*** SUPPLIED DATA
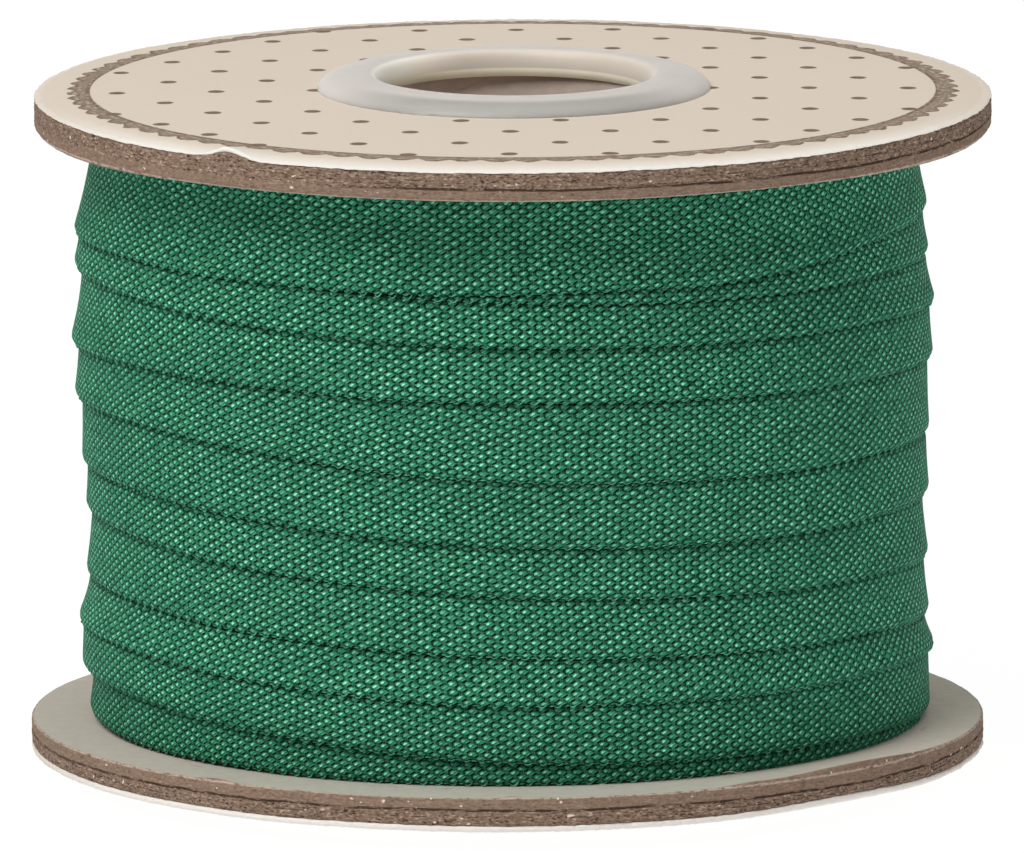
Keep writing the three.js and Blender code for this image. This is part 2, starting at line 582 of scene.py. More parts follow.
# Every lower edge rises a little before it falls away at the sides
SIDES = ((203, 10, 0.32), (337, 10, 0.30))
LABEL_LEVEL = 1.6
FIRST_ANGLE = 90
PLACE_STEP = 45
MARK_STEP = 15
MARKS_A_TURN = TURN // MARK_STEP
TOP_RADIUS = 27.48 * MM
CLOTH_RADIUS = 28.4 * MM
CLOTH_TOP = UPPER_FACE - 0.02 * MM
LAST_MARK = len(TURNS) * MARKS_A_TURN
COLUMNS_A_TURN = 180
# The rounded lower nose of each turn, and the groove under the turn above
NOSE_HEIGHT = 0.62 * MM
NOSE_DEPTH = 0.44 * MM
GROOVE_DEPTH = 0.16 * MM
# The strands of a float, the slits at its corners and its painted highlight, in the weave
STRAND_SLOPE = 36
STRAND_PITCH = 0.19 * MM
SLIT_LENGTH = 0.175 * MM
SLIT_WIDTH = 0.066 * MM
HIGHLIGHT_LENGTH = 0.185 * MM
HIGHLIGHT_WIDTH = 0.090 * MM
WEAVE_DEPTH = 0.17 * MM
# Outer radius of the turns that the last ones hide
INNER_TURNS_RADIUS = 27.0 * MM
# Inputs of both node trees that follow the helix
SHARED_INPUTS = {"Guide": "Object", "Width": "Float", "Thickness": "Float", "Material": "Material"}


def helix_places():
    """The edge's radius, its height and the radius below it, every eighth of a turn from the ribbon's end."""
    first = (TURNS[0][5], TURNS[0][0], TURNS[0][7])
    places = [first, first]
    for index, turn in enumerate(TURNS):
        after = TURNS[min(index + 1, len(TURNS) - 1)]
        for step in range(5):
            share = step / 4
            edge = turn[5] + (turn[6] - turn[5]) * share
            below = turn[7] + (turn[8] - turn[7]) * share
            places.append((edge, turn[step], below))
        right = (turn[6], turn[4], turn[8])
        left = (after[5], after[0], after[7])
        # Behind, the places run evenly from one turn's right to the next turn's left
        for step in (1, 2, 3):
            places.append(tuple(a + (b - a) * step / 4 for a, b in zip(right, left)))
    return places


def helix_marks():
    """The same measures at every mark, on a smooth curve through the places, with the bends added."""
    places = helix_places()
    marks = []
    steps = PLACE_STEP // MARK_STEP
    for index in range((len(places) - 1) * steps + 1):
        place_index, share = index // steps, index % steps / steps
        around = [places[min(max(place_index + step, 0), len(places) - 1)] for step in (-1, 0, 1, 2)]
        edge, height, below = (smooth_between(*values, share) for values in zip(*around))
        angle = FIRST_ANGLE + index * MARK_STEP
        for turn, centre, spread, bend in BENDS:
            height += bend * math.exp(-(((angle - centre - turn * TURN) / spread) ** 2) / 2)
        height += sum(rise * hill(angle, centre, spread) for centre, spread, rise in SIDES)
        marks.append((edge * MM, max((height + LABEL_LEVEL) * MM, foot(angle)), below * MM))
    return marks


def smooth_between(before, start, end, after, share):
    """A smooth curve through four even values, at a share of the way from the second to the third."""
    bend = 2 * before - 5 * start + 4 * end - after
    twist = 3 * (start - end) + after - before
    return start + 0.5 * share * (end - before + share * (bend + share * twist))


def poly_curve(name, points):
    data = bpy.data.curves.new(name, "CURVE")
    data.dimensions = "3D"
    spline = data.splines.new("POLY")
    spline.points.add(len(points) - 1)
    for point, place_at in zip(spline.points, points):
        point.co = (*place_at, 1)
    return new_object(name, data)


def guide_curve():
    """The helix as a curve: a mark for each metre of X, with its radius on Y and its height on Z."""
    marks = helix_marks()
    points = [(index, edge, height) for index, (edge, height, _) in enumerate(marks)]
    guide = poly_curve("guide", points)
    # The curve's own radius is the radius of the cloth below
    for point, (_, _, below) in zip(guide.data.splines[0].points, marks):
        point.radius = below
    return guide


def section_curve():
    """The ribbon's section as a closed curve."""
    # X is 0 at the lower edge, 1 where the turn above covers it and 2 at the upper edge.
    # Y is 0 on the outer face and 1 on the inner. Z is 0 at the very edge.
    across = (2, 1.6, 1.3, 1.12, 1.04, 1, 0.95, 0.86, 0.74, 0.62, 0.5, 0.38, 0.27, 0.18, 0.11, 0.05, 0)
    points = [(place_across, 0, 1) for place_across in across]
    for step in range(1, 6):
        turn = math.pi * step / 6
        points.append((0, (1 - math.cos(turn)) / 2, 1 - math.sin(turn)))
    points += [(place_across, 1, 1) for place_across in (0, 0.5, 1, 1.5, 2)]
    section = poly_curve("section", points)
    section.data.splines[0].use_cyclic_u = True
    return section


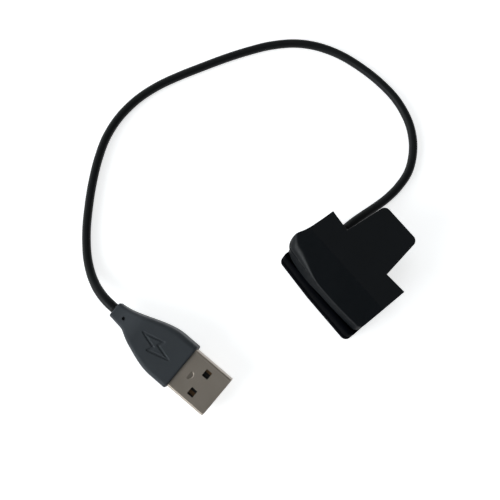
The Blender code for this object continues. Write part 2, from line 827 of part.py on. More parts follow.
def grip_half_width(x):
    """The grip's S-shaped flank, from a slim neck to the shell's full width."""
    return NECK_HALF_WIDTH + (GRIP_HALF_WIDTH - NECK_HALF_WIDTH) * eased(x / GRIP_FLARE)


def plug_overmould(frame):
    sections = []
    stations = [0.0, 0.25, 1.5, 3, 5, 7, 9, 11, 13, 15, 17.5, 20, 22, 23.0, 23.5]
    for station in stations:
        x = station * MM
        half = grip_half_width(x)
        height = NECK_HALF_HEIGHT + (GRIP_HALF_HEIGHT - NECK_HALF_HEIGHT) * eased(x / (9 * MM))
        shrink = {0.0: 0.25 * MM, 23.0: 0.08 * MM, 23.5: 0.5 * MM}.get(station, 0.0)
        corner = min(GRIP_CORNER, height * 0.55)
        sections.append((x, ring(half - shrink, height - shrink, corner, 4)))
    grip = loft("plug_overmould", sections, GRIP_PLASTIC, frame)
    around_shell = ring(
        SHELL_WIDTH / 2 + CAVITY_GAP, SHELL_HEIGHT / 2 + CAVITY_GAP, SHELL_CORNER + CAVITY_GAP
    )
    cavity = loft(
        "grip_cavity",
        [
            (CAVITY_START, ring(3.2 * MM, 2.3 * MM, 0.6 * MM)),
            (15.6 * MM, around_shell),
            (25 * MM, around_shell),
        ],
        parent=frame,
    )
    bore = rod("neck_bore", (-2 * MM, 0, 0), (CAVITY_START + MM, 0, 0), NECK_BORE, parent=frame)
    gate_x, gate_y = 3.7 * MM, -0.15 * MM
    gate_mark = rod(
        "gate_mark", (gate_x, gate_y, 1.2 * MM), (gate_x, gate_y, 6 * MM), 0.45 * MM, parent=frame
    )
    cut(grip, cavity, bore, gate_mark)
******
WORK INSTRUCTIONS
Take the entries above and copy them out exactly.

FINAL RESULT
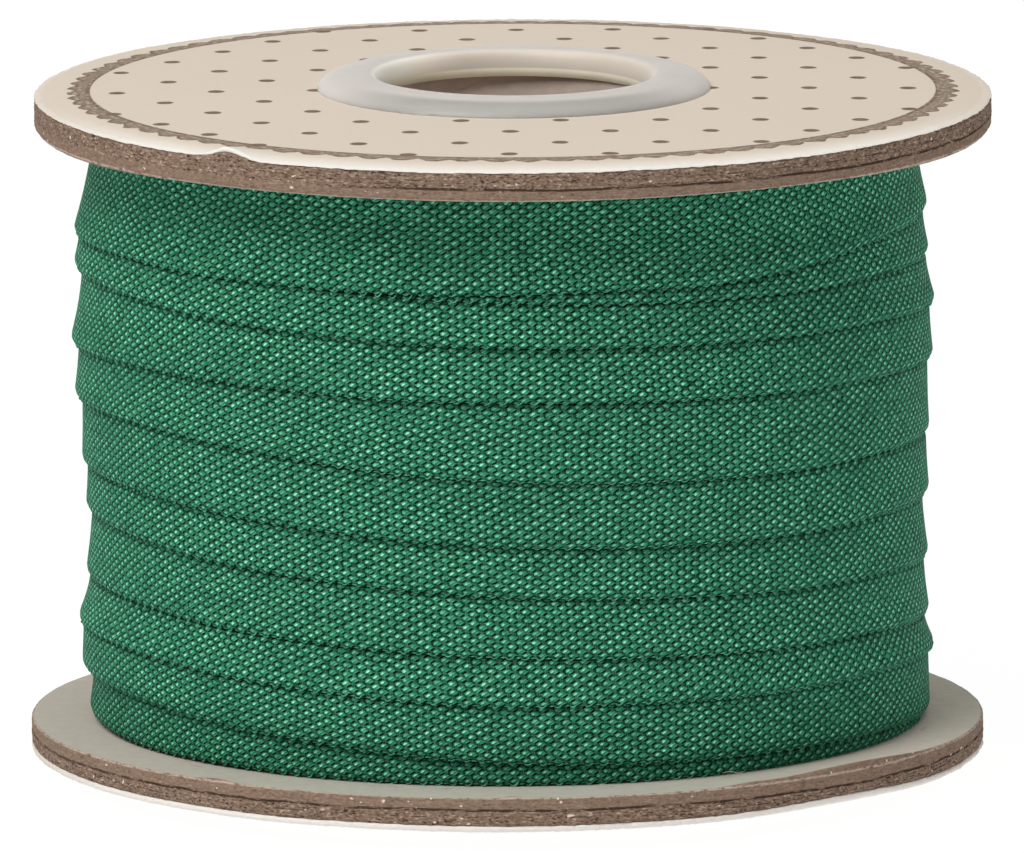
Keep writing the three.js and Blender code for this image. This is part 2, starting at line 582 of scene.py. More parts follow.
# Every lower edge rises a little before it falls away at the sides
SIDES = ((203, 10, 0.32), (337, 10, 0.30))
LABEL_LEVEL = 1.6
FIRST_ANGLE = 90
PLACE_STEP = 45
MARK_STEP = 15
MARKS_A_TURN = TURN // MARK_STEP
TOP_RADIUS = 27.48 * MM
CLOTH_RADIUS = 28.4 * MM
CLOTH_TOP = UPPER_FACE - 0.02 * MM
LAST_MARK = len(TURNS) * MARKS_A_TURN
COLUMNS_A_TURN = 180
# The rounded lower nose of each turn, and the groove under the turn above
NOSE_HEIGHT = 0.62 * MM
NOSE_DEPTH = 0.44 * MM
GROOVE_DEPTH = 0.16 * MM
# The strands of a float, the slits at its corners and its painted highlight, in the weave
STRAND_SLOPE = 36
STRAND_PITCH = 0.19 * MM
SLIT_LENGTH = 0.175 * MM
SLIT_WIDTH = 0.066 * MM
HIGHLIGHT_LENGTH = 0.185 * MM
HIGHLIGHT_WIDTH = 0.090 * MM
WEAVE_DEPTH = 0.17 * MM
# Outer radius of the turns that the last ones hide
INNER_TURNS_RADIUS = 27.0 * MM
# Inputs of both node trees that follow the helix
SHARED_INPUTS = {"Guide": "Object", "Width": "Float", "Thickness": "Float", "Material": "Material"}


def helix_places():
    """The edge's radius, its height and the radius below it, every eighth of a turn from the ribbon's end."""
    first = (TURNS[0][5], TURNS[0][0], TURNS[0][7])
    places = [first, first]
    for index, turn in enumerate(TURNS):
        after = TURNS[min(index + 1, len(TURNS) - 1)]
        for step in range(5):
            share = step / 4
            edge = turn[5] + (turn[6] - turn[5]) * share
            below = turn[7] + (turn[8] - turn[7]) * share
            places.append((edge, turn[step], below))
        right = (turn[6], turn[4], turn[8])
        left = (after[5], after[0], after[7])
        # Behind, the places run evenly from one turn's right to the next turn's left
        for step in (1, 2, 3):
            places.append(tuple(a + (b - a) * step / 4 for a, b in zip(right, left)))
    return places


def helix_marks():
    """The same measures at every mark, on a smooth curve through the places, with the bends added."""
    places = helix_places()
    marks = []
    steps = PLACE_STEP // MARK_STEP
    for index in range((len(places) - 1) * steps + 1):
        place_index, share = index // steps, index % steps / steps
        around = [places[min(max(place_index + step, 0), len(places) - 1)] for step in (-1, 0, 1, 2)]
        edge, height, below = (smooth_between(*values, share) for values in zip(*around))
        angle = FIRST_ANGLE + index * MARK_STEP
        for turn, centre, spread, bend in BENDS:
            height += bend * math.exp(-(((angle - centre - turn * TURN) / spread) ** 2) / 2)
        height += sum(rise * hill(angle, centre, spread) for centre, spread, rise in SIDES)
        marks.append((edge * MM, max((height + LABEL_LEVEL) * MM, foot(angle)), below * MM))
    return marks


def smooth_between(before, start, end, after, share):
    """A smooth curve through four even values, at a share of the way from the second to the third."""
    bend = 2 * before - 5 * start + 4 * end - after
    twist = 3 * (start - end) + after - before
    return start + 0.5 * share * (end - before + share * (bend + share * twist))


def poly_curve(name, points):
    data = bpy.data.curves.new(name, "CURVE")
    data.dimensions = "3D"
    spline = data.splines.new("POLY")
    spline.points.add(len(points) - 1)
    for point, place_at in zip(spline.points, points):
        point.co = (*place_at, 1)
    return new_object(name, data)


def guide_curve():
    """The helix as a curve: a mark for each metre of X, with its radius on Y and its height on Z."""
    marks = helix_marks()
    points = [(index, edge, height) for index, (edge, height, _) in enumerate(marks)]
    guide = poly_curve("guide", points)
    # The curve's own radius is the radius of the cloth below
    for point, (_, _, below) in zip(guide.data.splines[0].points, marks):
        point.radius = below
    return guide


def section_curve():
    """The ribbon's section as a closed curve."""
    # X is 0 at the lower edge, 1 where the turn above covers it and 2 at the upper edge.
    # Y is 0 on the outer face and 1 on the inner. Z is 0 at the very edge.
    across = (2, 1.6, 1.3, 1.12, 1.04, 1, 0.95, 0.86, 0.74, 0.62, 0.5, 0.38, 0.27, 0.18, 0.11, 0.05, 0)
    points = [(place_across, 0, 1) for place_across in across]
    for step in range(1, 6):
        turn = math.pi * step / 6
        points.append((0, (1 - math.cos(turn)) / 2, 1 - math.sin(turn)))
    points += [(place_across, 1, 1) for place_across in (0, 0.5, 1, 1.5, 2)]
    section = poly_curve("section", points)
    section.data.splines[0].use_cyclic_u = True
    return section


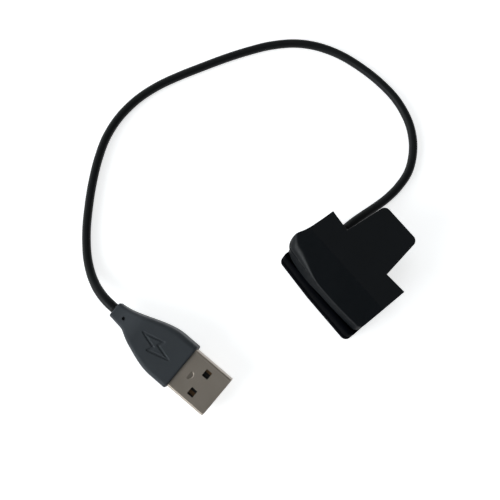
The Blender code for this object continues. Write part 2, from line 827 of part.py on. More parts follow.
def grip_half_width(x):
    """The grip's S-shaped flank, from a slim neck to the shell's full width."""
    return NECK_HALF_WIDTH + (GRIP_HALF_WIDTH - NECK_HALF_WIDTH) * eased(x / GRIP_FLARE)


def plug_overmould(frame):
    sections = []
    stations = [0.0, 0.25, 1.5, 3, 5, 7, 9, 11, 13, 15, 17.5, 20, 22, 23.0, 23.5]
    for station in stations:
        x = station * MM
        half = grip_half_width(x)
        height = NECK_HALF_HEIGHT + (GRIP_HALF_HEIGHT - NECK_HALF_HEIGHT) * eased(x / (9 * MM))
        shrink = {0.0: 0.25 * MM, 23.0: 0.08 * MM, 23.5: 0.5 * MM}.get(station, 0.0)
        corner = min(GRIP_CORNER, height * 0.55)
        sections.append((x, ring(half - shrink, height - shrink, corner, 4)))
    grip = loft("plug_overmould", sections, GRIP_PLASTIC, frame)
    around_shell = ring(
        SHELL_WIDTH / 2 + CAVITY_GAP, SHELL_HEIGHT / 2 + CAVITY_GAP, SHELL_CORNER + CAVITY_GAP
    )
    cavity = loft(
        "grip_cavity",
        [
            (CAVITY_START, ring(3.2 * MM, 2.3 * MM, 0.6 * MM)),
            (15.6 * MM, around_shell),
            (25 * MM, around_shell),
        ],
        parent=frame,
    )
    bore = rod("neck_bore", (-2 * MM, 0, 0), (CAVITY_START + MM, 0, 0), NECK_BORE, parent=frame)
    gate_x, gate_y = 3.7 * MM, -0.15 * MM
    gate_mark = rod(
        "gate_mark", (gate_x, gate_y, 1.2 * MM), (gate_x, gate_y, 6 * MM), 0.45 * MM, parent=frame
    )
    cut(grip, cavity, bore, gate_mark)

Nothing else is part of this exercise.